* START Information provided *
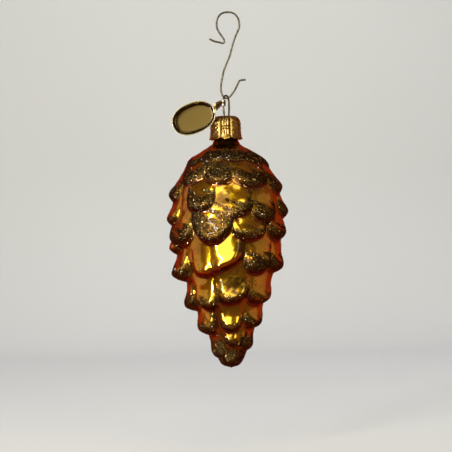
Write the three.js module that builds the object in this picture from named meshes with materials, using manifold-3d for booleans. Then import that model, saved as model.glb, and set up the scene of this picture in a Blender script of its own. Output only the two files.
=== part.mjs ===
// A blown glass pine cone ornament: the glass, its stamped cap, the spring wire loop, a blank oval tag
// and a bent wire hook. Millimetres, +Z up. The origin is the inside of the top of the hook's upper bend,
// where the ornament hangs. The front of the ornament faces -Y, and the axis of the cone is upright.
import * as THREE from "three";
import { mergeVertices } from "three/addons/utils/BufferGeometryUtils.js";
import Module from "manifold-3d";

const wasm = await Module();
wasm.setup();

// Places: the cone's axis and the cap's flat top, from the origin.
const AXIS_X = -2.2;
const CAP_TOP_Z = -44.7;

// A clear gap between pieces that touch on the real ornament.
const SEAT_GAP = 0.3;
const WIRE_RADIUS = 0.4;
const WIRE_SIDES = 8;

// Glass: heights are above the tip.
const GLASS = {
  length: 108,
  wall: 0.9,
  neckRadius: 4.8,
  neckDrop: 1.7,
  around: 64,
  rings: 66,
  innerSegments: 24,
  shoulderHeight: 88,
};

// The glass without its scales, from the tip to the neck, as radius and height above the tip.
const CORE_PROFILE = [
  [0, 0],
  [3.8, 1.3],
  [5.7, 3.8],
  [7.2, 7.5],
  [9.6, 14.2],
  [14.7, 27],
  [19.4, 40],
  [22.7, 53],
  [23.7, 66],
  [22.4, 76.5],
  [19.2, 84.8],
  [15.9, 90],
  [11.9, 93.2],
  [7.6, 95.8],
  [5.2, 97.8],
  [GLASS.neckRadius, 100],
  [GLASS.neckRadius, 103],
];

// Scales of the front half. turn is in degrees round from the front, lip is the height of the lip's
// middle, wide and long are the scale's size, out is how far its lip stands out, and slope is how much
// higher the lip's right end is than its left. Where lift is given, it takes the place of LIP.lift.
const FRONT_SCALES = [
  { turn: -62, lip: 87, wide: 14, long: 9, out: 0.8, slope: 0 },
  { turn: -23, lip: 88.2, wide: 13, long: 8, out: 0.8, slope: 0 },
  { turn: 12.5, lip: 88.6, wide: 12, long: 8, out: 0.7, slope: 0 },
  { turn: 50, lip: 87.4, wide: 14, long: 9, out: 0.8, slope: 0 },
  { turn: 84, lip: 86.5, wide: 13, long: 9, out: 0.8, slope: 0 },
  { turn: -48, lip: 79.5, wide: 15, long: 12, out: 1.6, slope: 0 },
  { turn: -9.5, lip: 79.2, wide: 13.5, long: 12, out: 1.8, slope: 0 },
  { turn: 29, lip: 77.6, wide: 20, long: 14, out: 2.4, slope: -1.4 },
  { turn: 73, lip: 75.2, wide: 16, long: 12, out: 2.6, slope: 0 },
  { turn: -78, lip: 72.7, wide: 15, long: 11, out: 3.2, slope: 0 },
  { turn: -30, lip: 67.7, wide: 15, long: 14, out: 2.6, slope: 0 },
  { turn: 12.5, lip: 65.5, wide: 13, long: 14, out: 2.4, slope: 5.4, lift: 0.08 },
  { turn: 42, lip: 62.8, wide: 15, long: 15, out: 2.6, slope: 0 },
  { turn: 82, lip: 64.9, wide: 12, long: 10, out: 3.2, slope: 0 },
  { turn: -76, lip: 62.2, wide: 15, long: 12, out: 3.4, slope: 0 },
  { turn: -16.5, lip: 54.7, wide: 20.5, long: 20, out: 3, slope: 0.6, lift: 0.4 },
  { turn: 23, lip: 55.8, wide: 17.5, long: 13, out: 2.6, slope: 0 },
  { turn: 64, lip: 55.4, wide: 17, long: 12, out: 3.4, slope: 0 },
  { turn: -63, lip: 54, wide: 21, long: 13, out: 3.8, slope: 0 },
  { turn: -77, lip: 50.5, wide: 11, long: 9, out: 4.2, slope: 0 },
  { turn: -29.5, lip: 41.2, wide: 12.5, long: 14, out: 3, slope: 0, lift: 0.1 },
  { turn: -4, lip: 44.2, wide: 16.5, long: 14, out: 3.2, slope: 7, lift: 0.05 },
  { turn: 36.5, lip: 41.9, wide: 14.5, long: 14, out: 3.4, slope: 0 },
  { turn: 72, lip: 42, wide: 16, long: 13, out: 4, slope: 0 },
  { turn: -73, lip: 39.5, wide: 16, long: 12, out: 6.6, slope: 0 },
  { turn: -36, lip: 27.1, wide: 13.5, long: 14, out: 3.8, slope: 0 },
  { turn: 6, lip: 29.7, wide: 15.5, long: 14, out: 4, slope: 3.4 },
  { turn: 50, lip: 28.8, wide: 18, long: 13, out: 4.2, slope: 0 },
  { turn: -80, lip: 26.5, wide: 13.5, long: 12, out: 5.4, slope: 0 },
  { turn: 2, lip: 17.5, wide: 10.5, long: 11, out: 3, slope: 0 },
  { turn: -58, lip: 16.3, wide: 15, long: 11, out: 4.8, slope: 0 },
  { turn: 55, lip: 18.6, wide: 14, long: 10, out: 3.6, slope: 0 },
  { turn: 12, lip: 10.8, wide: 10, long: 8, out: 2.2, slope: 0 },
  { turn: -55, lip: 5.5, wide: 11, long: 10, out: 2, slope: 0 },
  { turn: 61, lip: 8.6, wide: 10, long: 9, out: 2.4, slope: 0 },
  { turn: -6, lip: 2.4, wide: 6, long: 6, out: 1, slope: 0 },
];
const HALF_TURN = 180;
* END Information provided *
Pull every line containing the word "import" out of the material and copy it.

Write the three.js module that builds the object in this picture from named meshes with materials, using manifold-3d for booleans. Then import that model, saved as model.glb, and set up the scene of this picture in a Blender script of its own. Output only the two files.
import * as THREE from "three";
import { mergeVertices } from "three/addons/utils/BufferGeometryUtils.js";
import Module from "manifold-3d";